Dans le premier cas, la commission territoriale locale (commissione territoriale) pour les réfugiés avait rejeté la demande, parce que la demandeuse d’asile avait indiqué qu’elle avait été hébergée et protégée par ses parents contre la persécution et avait converti sa sœur, alors que la commission estimait que l’Église de Dieu Tout-Puissant est connue pour être « hostile aux relations familiales » (ostile alle relazioni familiari).
Dans le second cas, la commission territoriale avait conclu que l’histoire racontée par la demandeuse d’asile n’était pas crédible, parce qu’elle prétendait avoir été convertie par ses parents, citant à nouveau des sources indiquant que son Église est « hostile aux relations familiales » (ostile alle relazioni familiari).
Dans les deux cas, les juges ont cité mes études pour rejeter ces conclusions, notant que des études scientifiques prouvent que « la plupart des conversions sont fondées sur les relations familiales et que les réseaux familiaux jouent un rôle crucial dans la protection des fidèles contre la persécution » (la maggior parte delle conversioni avviene su base familiare e le reti familiari svolgono un ruolo centrale nella protezione dei fedeli dalle persecuzioni).
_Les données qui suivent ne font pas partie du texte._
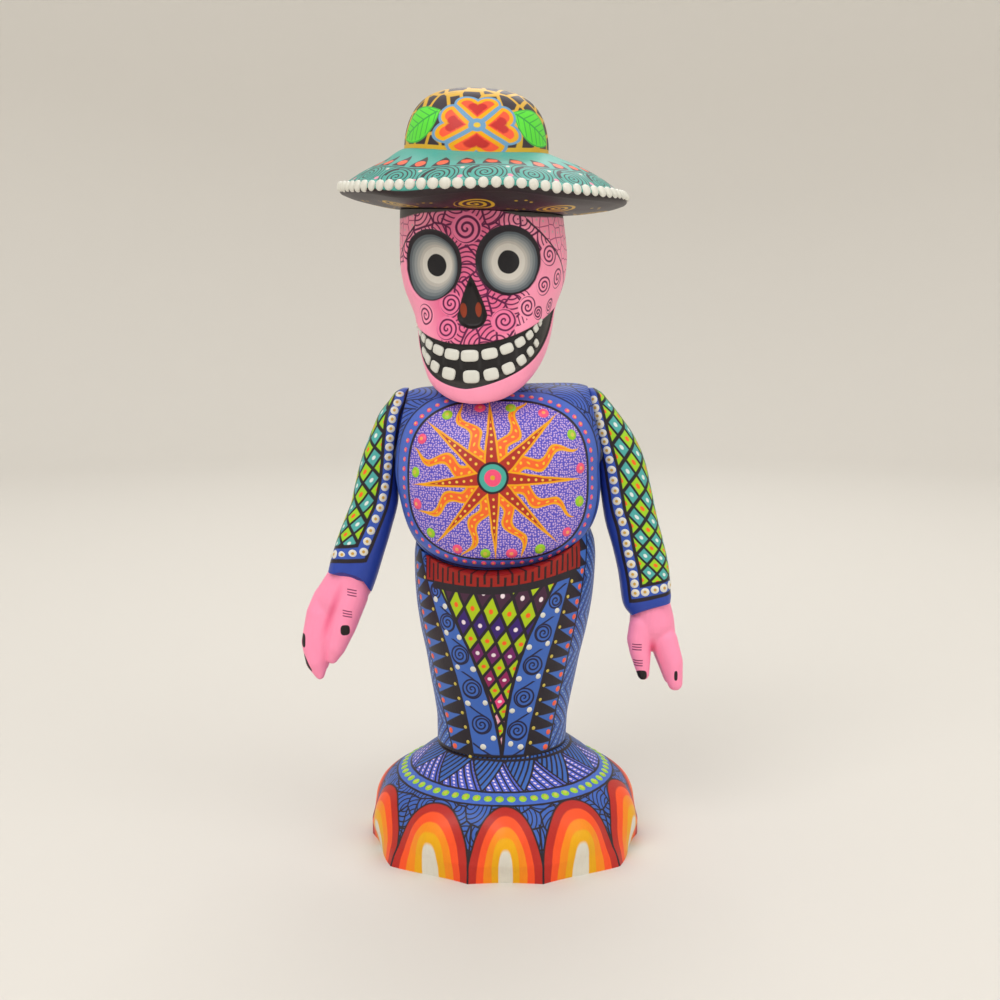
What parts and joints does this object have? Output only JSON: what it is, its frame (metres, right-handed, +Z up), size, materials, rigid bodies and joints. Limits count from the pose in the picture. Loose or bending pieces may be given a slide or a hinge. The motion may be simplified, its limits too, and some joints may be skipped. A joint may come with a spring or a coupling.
{
  "type": "carved and painted catrina figure",
  "caption": "Free-standing skeleton lady in a brimmed hat, barrel chest on a columnar skirt and petalled foot, with arms, head and hat that turn on wooden pegs.",
  "frame": {"origin": "middle of the foot's underside, on the surface that the figure stands on", "axes": "+Z up through the hat, -Y the way the chest faces, +X towards the figure's left arm"},
  "size_m": [0.1533, 0.1102, 0.2957],
  "materials": {
    "painted_petals": "satin acrylic paint over sanded wood",
    "painted_skirt": "satin acrylic paint over sanded wood",
    "painted_bodice": "satin acrylic paint over sanded wood",
    "painted_skull": "satin acrylic paint over sanded wood",
    "painted_hat": "satin acrylic paint over sanded wood",
    "painted_sleeve": "satin acrylic paint over sanded wood",
    "painted_hand": "satin acrylic paint over sanded wood",
    "bare_wood": "bare sanded wood"
  },
  "bodies": {
    "figure": {"base": "painted_petals", "base_dowel": "bare_wood", "skirt": "painted_skirt", "waist_dowel": "bare_wood", "torso": "painted_bodice", "neck_peg": "bare_wood", "shoulder_peg_right": "bare_wood", "shoulder_peg_left": "bare_wood"},
    "head": {"head": "painted_skull", "hat_peg": "bare_wood"},
    "hat": {"hat": "painted_hat"},
    "right_arm": {"sleeve_right": "painted_sleeve", "wrist_peg_right": "bare_wood", "hand_right": "painted_hand"},
    "left_arm": {"sleeve_left": "painted_sleeve", "wrist_peg_left": "bare_wood", "hand_left": "painted_hand"}
  },
  "joints": [
    {"name": "head_turn", "type": "hinge", "parent": "figure", "child": "head", "pos_m": [-0.0083, 0, 0.19], "axis": [0, 0, 1], "range_deg": [-14, 20]},
    {"name": "hat_turn", "type": "hinge", "parent": "head", "child": "hat", "pos_m": [-0.0083, 0, 0.2495], "axis": [0.0349, 0, 0.9994], "continuous": true},
    {"name": "right_arm_swing", "type": "hinge", "parent": "figure", "child": "right_arm", "pos_m": [-0.0406, 0, 0.168], "axis": [-0.9763, 0, 0.2164], "range_deg": [-25, 100]},
    {"name": "left_arm_swing", "type": "hinge", "parent": "figure", "child": "left_arm", "pos_m": [0.0354, 0, 0.168], "axis": [-0.9763, 0, -0.2164], "range_deg": [-25, 100]}
  ]
}
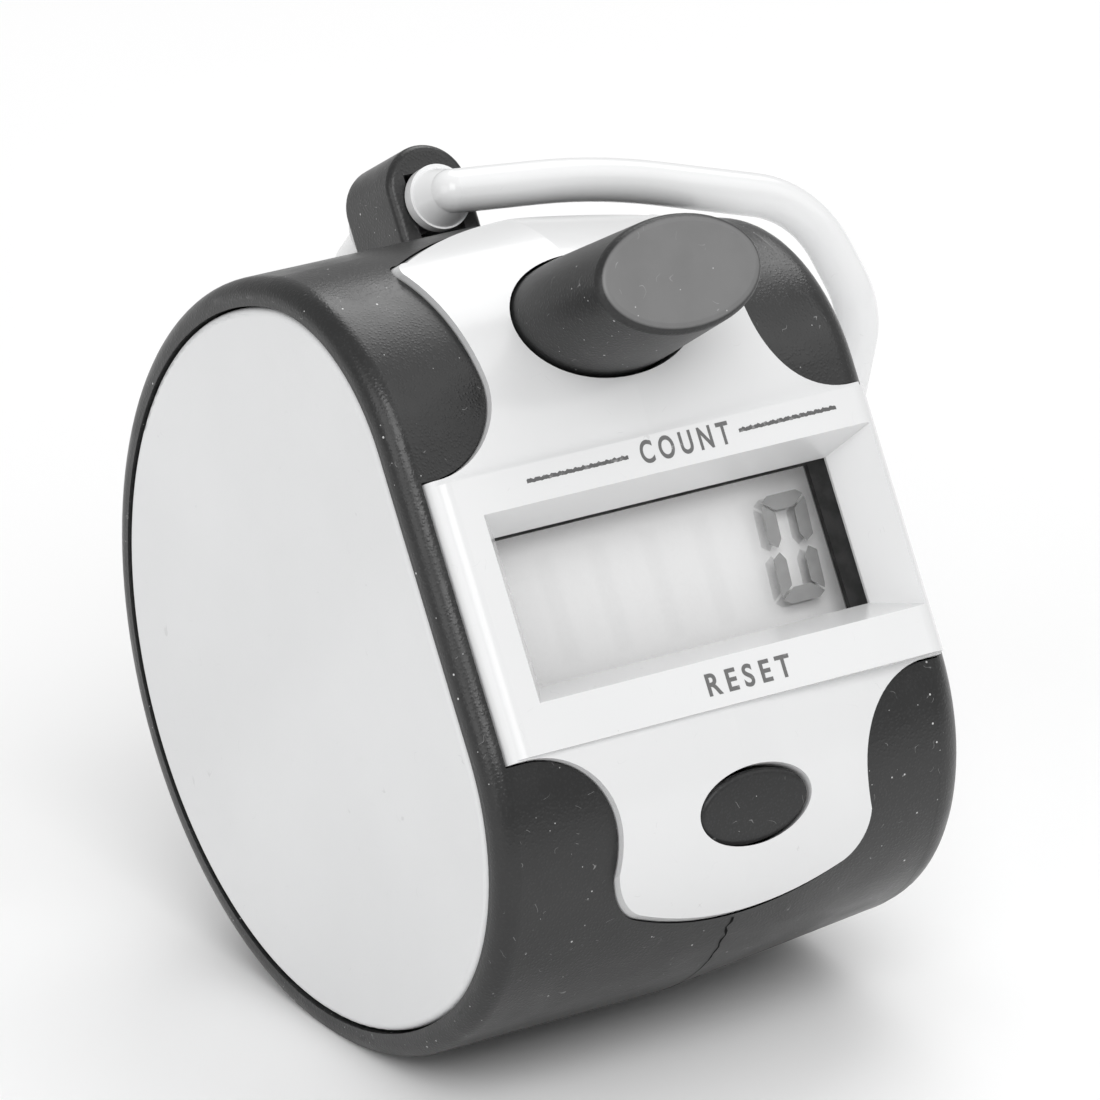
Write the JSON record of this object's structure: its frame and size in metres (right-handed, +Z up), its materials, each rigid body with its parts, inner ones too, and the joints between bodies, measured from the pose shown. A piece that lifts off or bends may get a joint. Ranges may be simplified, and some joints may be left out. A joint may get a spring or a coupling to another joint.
{
  "type": "hand tally counter",
  "caption": "Drum-shaped hand tally counter with a flat display front, a long oval count button, a small oval reset button and a swinging finger ring on a lug.",
  "frame": {"origin": "on the drum's axis, in the plane of the left side cover's flat outer face", "axes": "+X from the left side cover across the drum to the right one; +Z up, with the counter standing on the narrow flat under its round grip; -Y towards the display, which leans back 32 degrees and faces forwards and upwards"},
  "size_m": [0.0409, 0.0472, 0.0484],
  "materials": {
    "left_grip_shell": "fine grained, soft-touch",
    "right_grip_shell": "fine grained, soft-touch",
    "left_side_cover": "smooth satin",
    "right_side_cover": "smooth satin",
    "faceplate": "polished",
    "count_button": "fine grained, smoother end face",
    "reset_button": "fine grained",
    "count_switch_base": "moulded",
    "count_switch_plunger": "moulded",
    "reset_switch_base": "moulded",
    "reset_switch_plunger": "moulded",
    "lcd_gasket": "foam",
    "lcd_front_glass": "clear, polarising film in front",
    "lcd_rear_glass": "clear",
    "lcd_reflector": "pale reflecting film",
    "lcd_holder": "moulded",
    "upper_contact_strip": "layered conductive rubber",
    "lower_contact_strip": "layered conductive rubber",
    "circuit_board": "glass-fibre laminate with green solder mask",
    "chip_blob": "cast resin",
    "capacitor": "can",
    "battery_cell": "plated",
    "battery_holder": "moulded",
    "battery_contact_negative": "nickel plated",
    "battery_contact_positive": "nickel plated",
    "board_screws": "plated",
    "case_screws": "plated",
    "ring_lug": "fine grained, soft-touch",
    "finger_ring": "polished"
  },
  "bodies": {
    "housing": {"left_grip_shell": "left_grip_shell", "right_grip_shell": "right_grip_shell", "left_side_cover": "left_side_cover", "right_side_cover": "right_side_cover", "faceplate": "faceplate", "count_switch_base": "count_switch_base", "reset_switch_base": "reset_switch_base", "lcd_gasket": "lcd_gasket", "lcd_front_glass": "lcd_front_glass", "lcd_rear_glass": "lcd_rear_glass", "lcd_reflector": "lcd_reflector", "lcd_holder": "lcd_holder", "upper_contact_strip": "upper_contact_strip", "lower_contact_strip": "lower_contact_strip", "circuit_board": "circuit_board", "chip_blob": "chip_blob", "capacitor": "capacitor", "battery_cell": "battery_cell", "battery_holder": "battery_holder", "battery_contact_negative": "battery_contact_negative", "battery_contact_positive": "battery_contact_positive", "board_screws": "board_screws", "case_screws": "case_screws", "ring_lug": "ring_lug"},
    "count_key": {"count_button": "count_button", "count_switch_plunger": "count_switch_plunger"},
    "reset_key": {"reset_button": "reset_button", "reset_switch_plunger": "reset_switch_plunger"},
    "ring": {"finger_ring": "finger_ring"}
  },
  "joints": [
    {"name": "count_press", "type": "slide", "parent": "housing", "child": "count_key", "axis": [0, 0.848, -0.5299], "range_m": [0, 0.0012], "stiffness_N_per_m": 900, "springref_m": -0.0015},
    {"name": "reset_press", "type": "slide", "parent": "housing", "child": "reset_key", "axis": [0, 0.848, -0.5299], "range_m": [0, 0.0008], "stiffness_N_per_m": 1000, "springref_m": -0.001},
    {"name": "ring_swing", "type": "hinge", "parent": "housing", "child": "ring", "pos_m": [0.01585, 0.01532, 0.01885], "axis": [0, -0.848, 0.5299], "range_deg": [0, 180]}
  ]
}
Les deux décisions réitèrent également, sur la base de déclarations sous serment d’experts, que le fait que les demandeurs d’asile aient obtenu un passeport valide en Chine ne prouve pas qu’ils n’avaient pas une crainte crédible de persécution, vu « la taille du pays, la lourdeur du système administratif chinois, la corruption des pouvoirs publics, en particulier au niveau local » (l’estensione del Paese, il farraginoso sistema amministrativo cinese, l’elevato livello di corruzione delle autorità pubbliche, soprattutto a livello locale).